Am Anfang stand die Streusiedlung Gorni Vakuf, August 1992, damals Sozialistische Föderative Republik Jugoslawien, heute zentrales Bosnien-Herzegowina. Matej wurde als jüngster von drei Söhnen geboren, seine Eltern sind Kroaten. Eine Tante lebte in Zapresic bei Zagreb, dorthin floh die Familie vor dem Krieg. Mit sechs Jahren sagte einer, mit dem sie kickten: Marko ist gut im Tor, kannst du sicher auch. Marko ist vier Jahre älter und Matejs Bruder. Also stellte sich Matej Delac ins Tor. Wollte nie wieder etwas anderes spielen.
„Irgendwie realisiert man in so einem Alter nicht viel“
Er wuchs schnell und wurde sogar ein sehr guter Torwart.
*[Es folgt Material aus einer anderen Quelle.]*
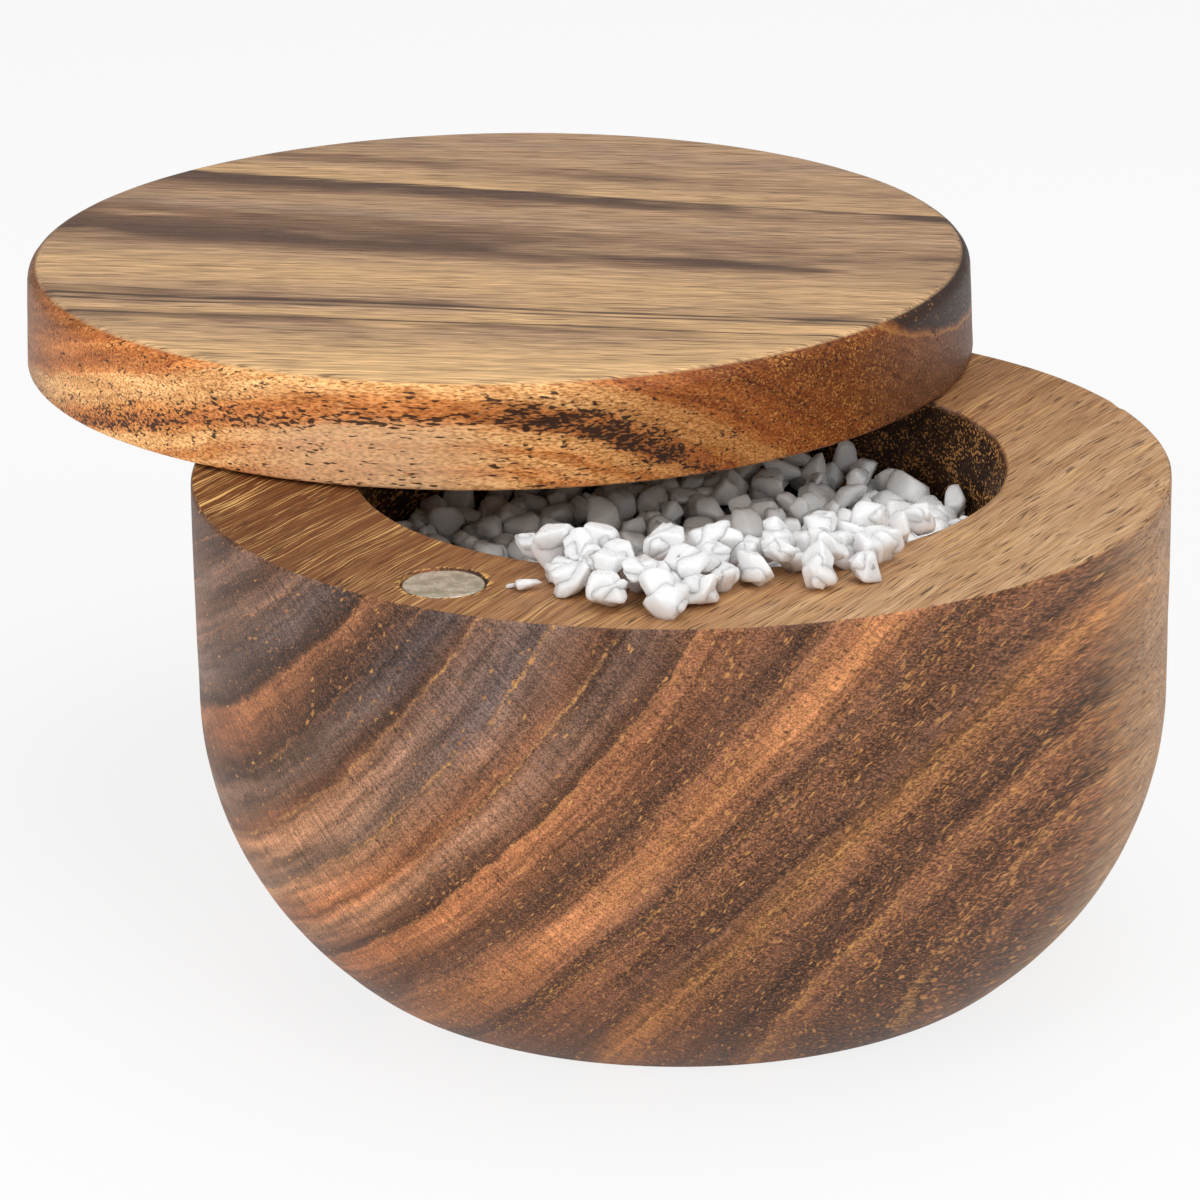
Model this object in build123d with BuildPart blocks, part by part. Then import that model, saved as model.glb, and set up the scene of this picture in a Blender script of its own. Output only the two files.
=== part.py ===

Als die Regeln es zuließen, saß er beim kroatischen Erstligisten Inter Zapresic auf der Bank, da war er 15 Jahre alt. Stand im Tor kroatischer Jugendnationalmannschaften. Anderthalb Jahre später bekam er das Angebot, das alle talentierten jungen Fußballer bekommen, die nicht im Einzugsgebiet von Hajduk Split leben, und das dennoch eine einmalige Chance ist: Dinamo Zagreb wollte ihn verpflichten. Richtig große Sache! Wenn Delac davon erzählt, klatschen seine Hände auf die Oberschenkel. Er sagte dem Klub ab. Kam ihm faul vor, dass der Präsident des Vereins auch sein Agent sein wollte: Zdravko Mamic. Dass Mamic ein korruptes System gesponnen hatte, ahnte er da vielleicht.
Im Jahr darauf kam das Angebot von Chelsea. Mit 18 Jahren würde er nach London wechseln. Delac unterschrieb agentenlos, hatte er so richtig verstanden, was das alles bedeutete? Er schüttelt den Kopf, wir sitzen in einem Café in Zagrebs eleganter Innenstadt. „Irgendwie realisiert man in so einem Alter nicht viel“, lacht er, wie betäubt sei er gewesen. Unter der Betäubung sagte er sich: Mach weiter, Matej, arbeite, jetzt hast du die Chance auf was Großes.